Sergei Shoigu is expected to meet President Hassan Rouhani, other senior officials, to discuss ‘situation in region’

Russia's Minister of Defense Sergei Shoigu, left, and Russia's President Vladimir Putin, 2nd left, attend a gala at the State Kremlin Palace in Moscow on February 20, 2016. (AFP / MIKHAIL KLIMENTYEV)
Russia's Minister of Defense Sergei Shoigu, left, and Russia's President Vladimir Putin, 2nd left, attend a gala at the State Kremlin Palace in Moscow on February 20, 2016. (AFP / MIKHAIL KLIMENTYEV)

Russia’s Defense Minister Sergei Shoigu arrived on Sunday in Tehran for a surprise visit, Iran’s state television reported.

Shoigu is expected to meet President Hassan Rouhani and his counterpart Hossein Dehghan during his trip to discuss the “situation in the region,” it said.

The trip comes days after Dehghan visited Moscow on Tuesday, during which Shoigu said Russia and Iran were ready to step up their military cooperation.

Russia denied reports last week that it would start shipping the S-300 advanced air defense system to Iran, citing payment issues.

Russia and Iran are both longtime allies of Syrian President Bashir al-Assad’s regime.

Moscow launched air strikes in support of Syria’s government on September 30.

Tehran supports Assad by sending “military advisers” and volunteers to fight alongside the Syrian army.

Shoigu’s trip was announced as US Secretary of State John Kerry announced a provisional deal had been reached on a ceasefire that could begin in the next few days in Syria’s five-year civil war.

Kerry said he spoke Sunday morning with Russian Foreign Minister Sergey Lavrov to discuss terms of the ceasefire and the two now must reach out to the parties in the conflict.

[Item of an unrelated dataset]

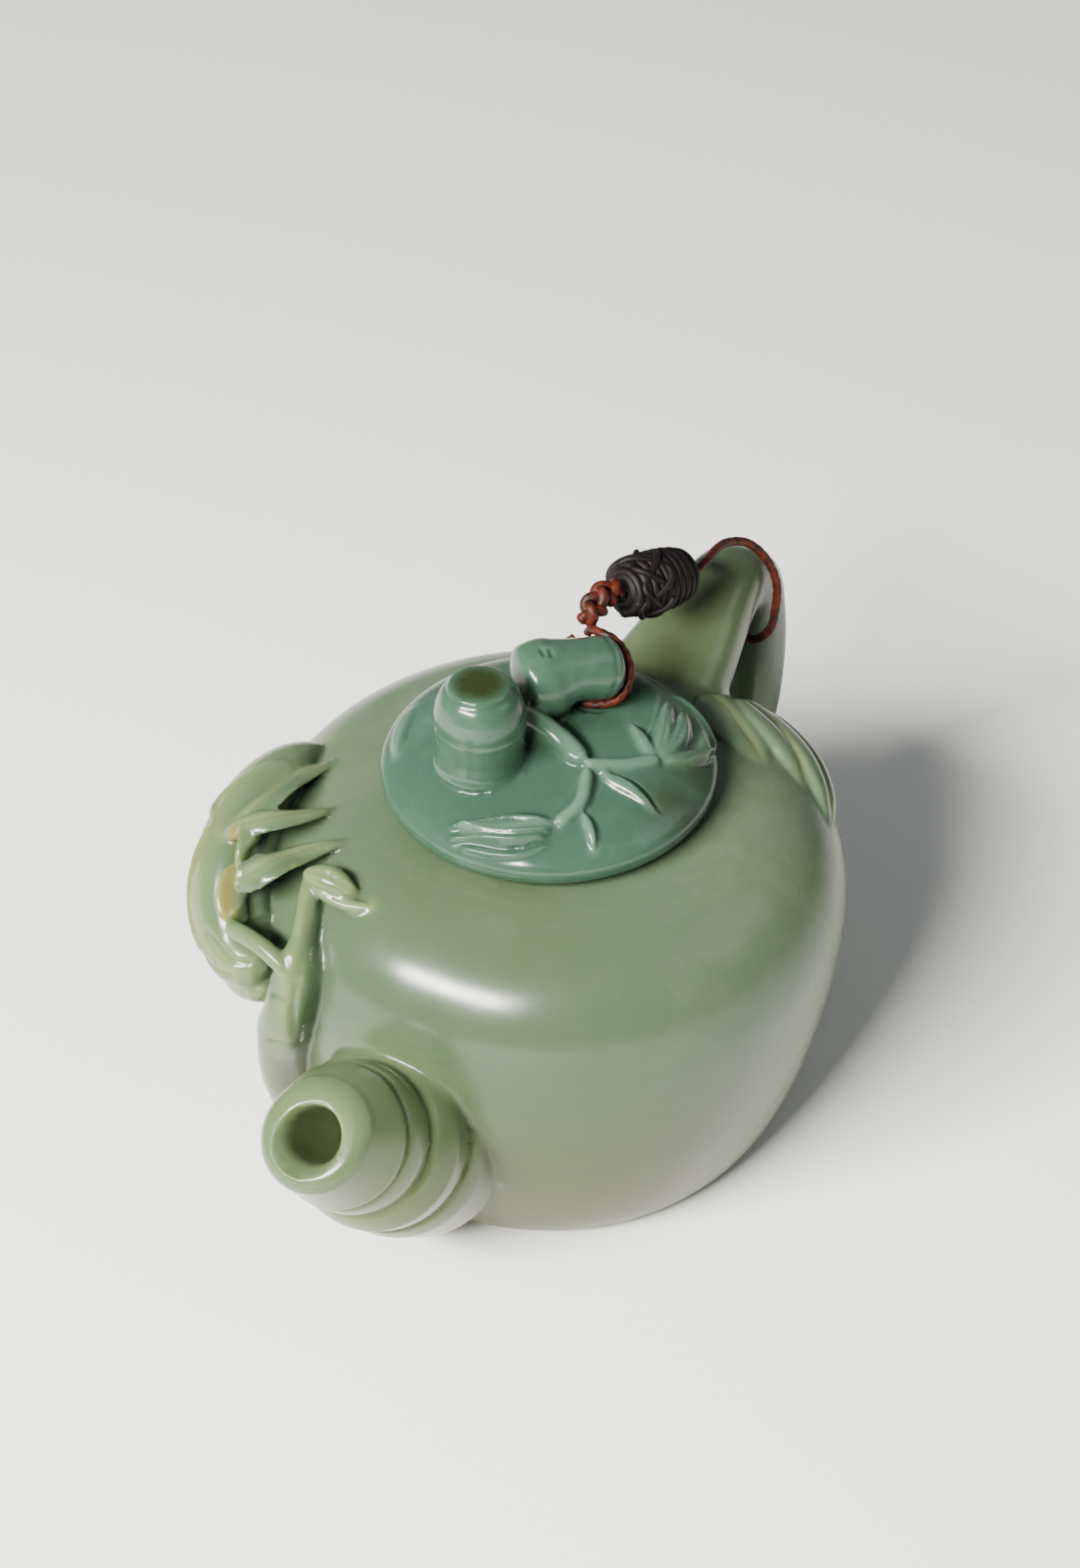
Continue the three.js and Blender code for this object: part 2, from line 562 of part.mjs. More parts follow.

He declined to go into the details of the agreement, saying it “is not yet done.” But he said he hoped US President Barack Obama and Russian President Vladimir Putin would talk soon and that after that, implementation could begin.

“The modalities for a cessation of hostilities are now being completed,” Kerry said. “In fact, we are closer to a ceasefire today than we have been. A cessation of hostilities … is possible over the course of these next hours.”